The prime minister might also give the go-ahead to picnics, trips to the park and outings in the countryside.
But beaches are still likely to be out of bounds, it has been reported.
Ministers have previously hinted that golf, fishing and bowls – sports in which social distancing is easier to maintain – might be among the first to be permitted to resume.
Scottish First Minister Nicola Sturgeon has suggested the easing of the UK’s lockdown could include the possibility of Britons joining a social “bubble” containing small groups of friends and family from different households for gatherings, even if that was only possible outdoors.
An immediate first step might be allowing two households to join up together as one such “bubble”.
Schools in the UK have been closed – except for the attendance of children of key workers – since 20 March, but Education Secretary Gavin Williamson has told MPs the government is planning the “phased” reopening of English schools.
Ofsted’s chief inspector has told Sky News there is a “great deal of logic” in allowing younger children to return to school first.
And Mr Johnson has said: “One of the things we want to do as fast as we can is get certainly primary schools back.”
However, the government has been coy on when that might actually happen.
Mr Hancock told Sky News: “I understand the frustration of people over will it be June, will it be September, what age groups will it be because of course other countries have taken different decisions for different age groups.
“I’m tempted to prejudge those decisions but we don’t yet have the data but we are coming to a position where relatively soon we might be able to say so.”
Justice Secretary Robert Buckland has set out how courts could soon employ social distancing measures.
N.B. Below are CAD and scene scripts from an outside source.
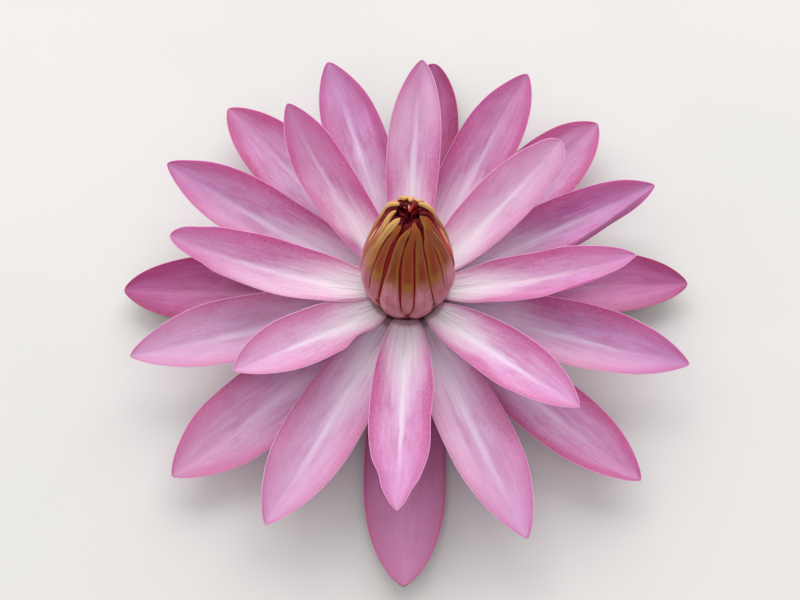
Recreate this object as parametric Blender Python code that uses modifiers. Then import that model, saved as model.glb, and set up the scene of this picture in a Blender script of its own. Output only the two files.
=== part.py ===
"""A pink tropical water lily bloom, picked with a short stub of its stalk, lying face up.

The bloom is put together as it grew. The stalk widens into a cup, the receptacle. Four
sepals and three whorls of petals leave the side of the cup, each whorl higher than the one
below, and the stamens stand on its rim and close over it in a cone with a small mouth.

Sizes are in metres. +Z is the flower's axis, and the surface that the bloom lies on is z = 0.
"""

import math
import random
from collections import namedtuple

import bmesh
import bpy
from mathutils import Vector

MM = 0.001

# Driving sizes of the whole bloom.
FIT_GAP = 0.3 * MM
BLADE_THICKNESS = 1.0 * MM
STALK_RADIUS = 5.5 * MM
RECEPTACLE_RADIUS = 11.5 * MM
RECEPTACLE_HEIGHT = 12.5 * MM
ROOT_RADIUS = RECEPTACLE_RADIUS + 1.5 * FIT_GAP

# The cone of stamens: where it starts, its belly, its shoulder and its mouth.
CONE_BASE_HEIGHT = RECEPTACLE_HEIGHT + FIT_GAP
CONE_BASE_RADIUS = 12.5 * MM
BELLY_HEIGHT = 28.5 * MM
BELLY_RADIUS = 15.5 * MM
SHOULDER_HEIGHT = 56.0 * MM
SHOULDER_RADIUS = 8.9 * MM
MOUTH_HEIGHT = 62.0 * MM
MOUTH_RADIUS = 3.0 * MM
SHOULDER_SHARE = 0.88

# Facets: cells across and along a blade and a stamen, and sides round a turned piece.
BLADE_CELLS = (6, 10)
STAMEN_CELLS = (4, 9)
TURNED_SIDES = 28

# A whorl holds what its blades share, and one row for each of its blades, in millimetres and
# degrees: the direction that the blade grows in (from +X), its tip's reach from the axis and its
# height, its width, how far its middle bows aside (clockwise), and its roll about its length.
Whorl = namedtuple("Whorl", "name root_height root_share widest pointing bluntness cup sag blades")
Blade = namedtuple("Blade", "azimuth reach tip_height width bow roll")

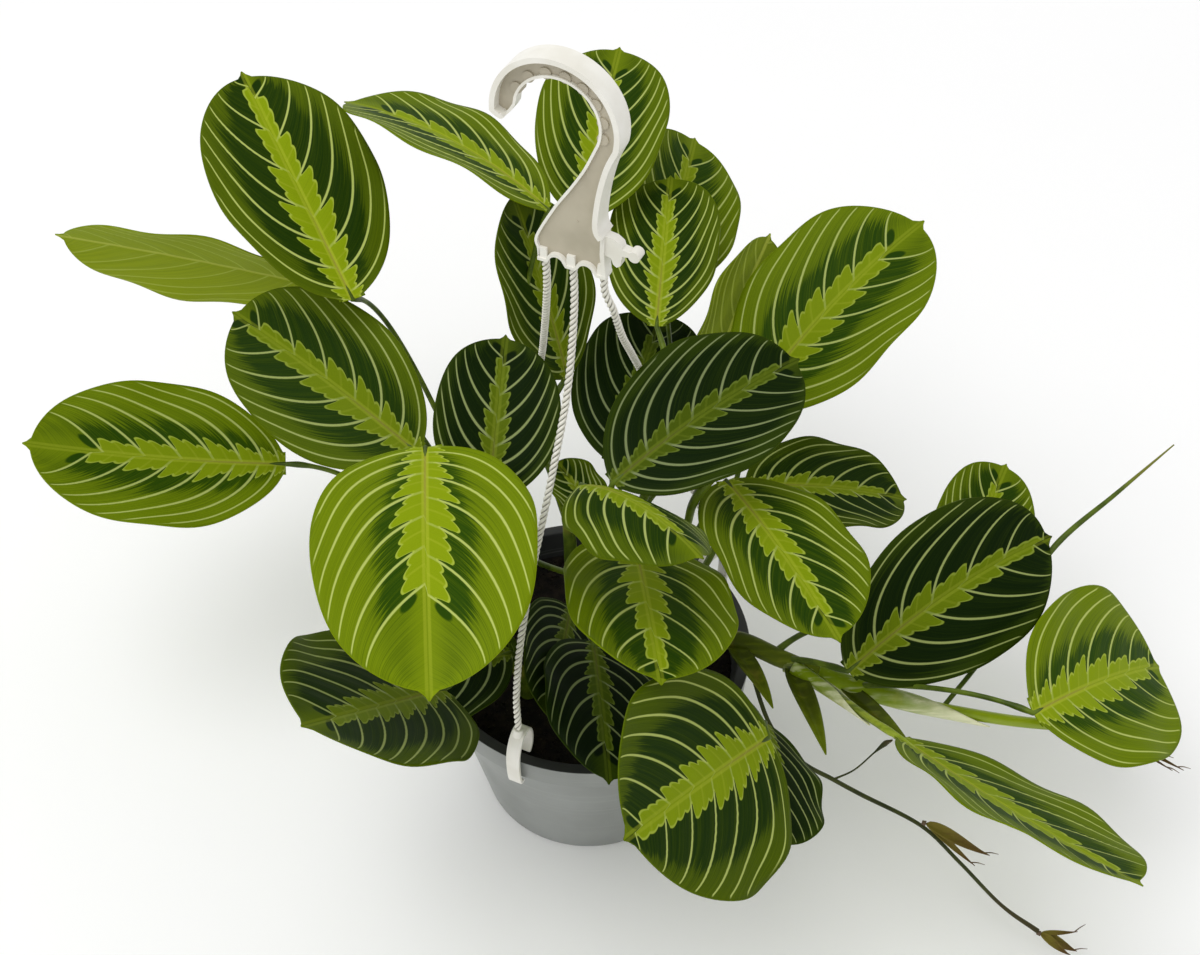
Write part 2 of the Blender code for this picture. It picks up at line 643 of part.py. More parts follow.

“We’ll have to use, for example, two courts where we would have used one in the past, so that jurors can retire into a safe space and also be spaced out and distanced within the court,” he told ITV.
“We’ll start to see that happening in the next few weeks, but it will be a slow build-up.”
Ahead of the UK’s lockdown, all criminal trials expected to last more than three days were postponed in England and Wales.
A new government slogan?
Up until now, the government has been urging Britons to “stay home, protect the NHS, save lives”.
Stay home.— UK Prime Minister (@10DowningStreet) May 6, 2020
Slow the spread.
However, in a hint of how the government’s messaging might alter from Monday, the prime minister recently tweeted: “Stay home, slow the spread, keep going.”